I don’t think I should flip the pictures totally around… :slight_smile:


(Jeremy Howard) #8

That looks great! BTW you might find from_csv easier than from_paths in this case.


(Eternal) #9

I tried using

ImageClassifierData.from_arrays(path="mnist/digit-recognizer/", trn=(X_train, y_train.values), val=(X_valid, y_valid.values),classes=y_train.unique(), test=test)

to train but I got a strange key error every time of a different number.
The documentation of from_array has the dimensions of the mnist dataset.

trn: a tuple of training data matrix and target label/classification array (e.g. trn=(x,y) where x has theshape of (5000, 784) and y has the shape of (5000,))

Then I read @dydt 's comment about missing color channels so I added the lines.

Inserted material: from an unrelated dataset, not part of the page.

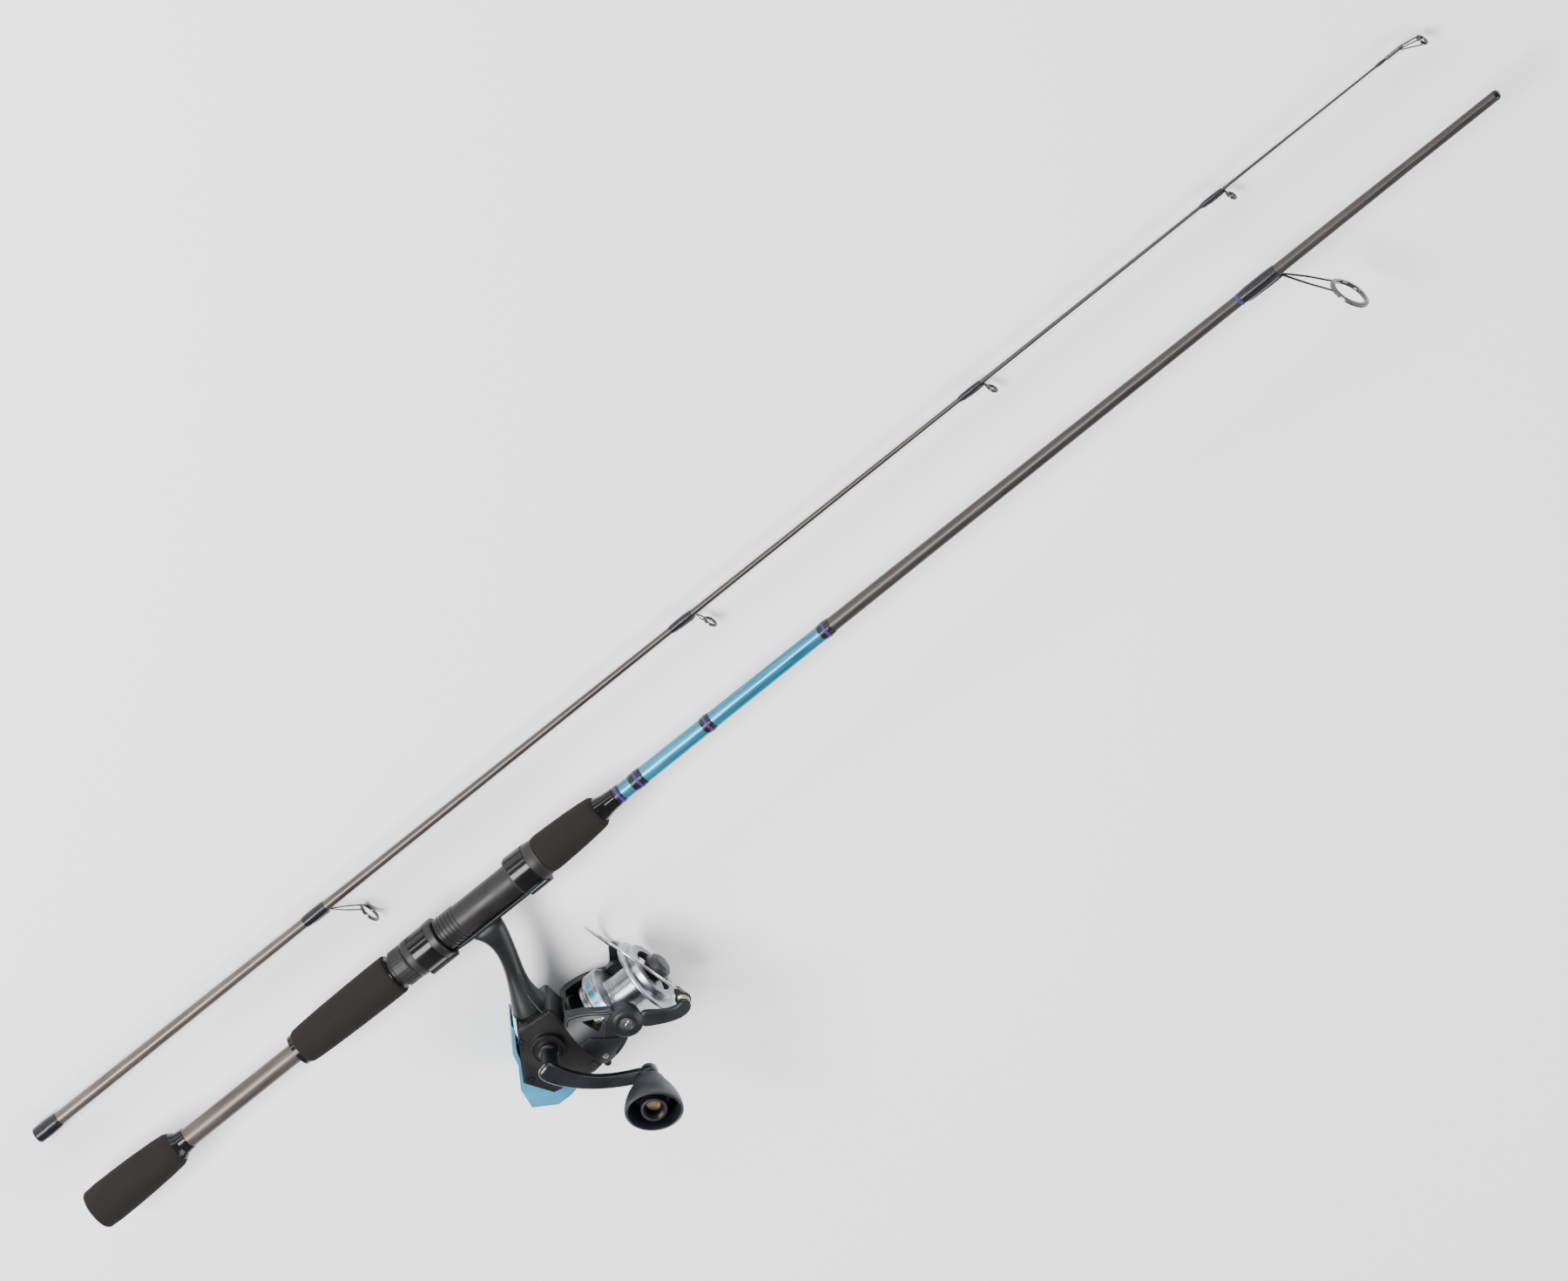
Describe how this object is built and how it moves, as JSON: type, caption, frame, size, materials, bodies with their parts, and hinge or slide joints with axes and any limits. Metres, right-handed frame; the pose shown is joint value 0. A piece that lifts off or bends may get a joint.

X_train = X_train.values.reshape(-1, 28, 28)
X_valid = X_valid.values.reshape(-1, 28, 28)
test = test.values.reshape(-1, 28, 28) 

and expanded color channels by

X_train = np.stack((X_train,) * 3, axis=-1)
test = np.stack((test,) * 3, axis=-1)
X_valid = np.stack((X_valid,) * 3, axis=-1)

I get a dimension error.

Given groups=1, weight[64, 3, 7, 7], so expected input[64, 28, 28, 3] to have 3 channels, but got 28 channels instead

And if I remove reshape I get dimension error.

Expected 4D tensor as input, got 3D tensor instead.

Has anybody got this working with from_arrays? Should I stick to downloading images?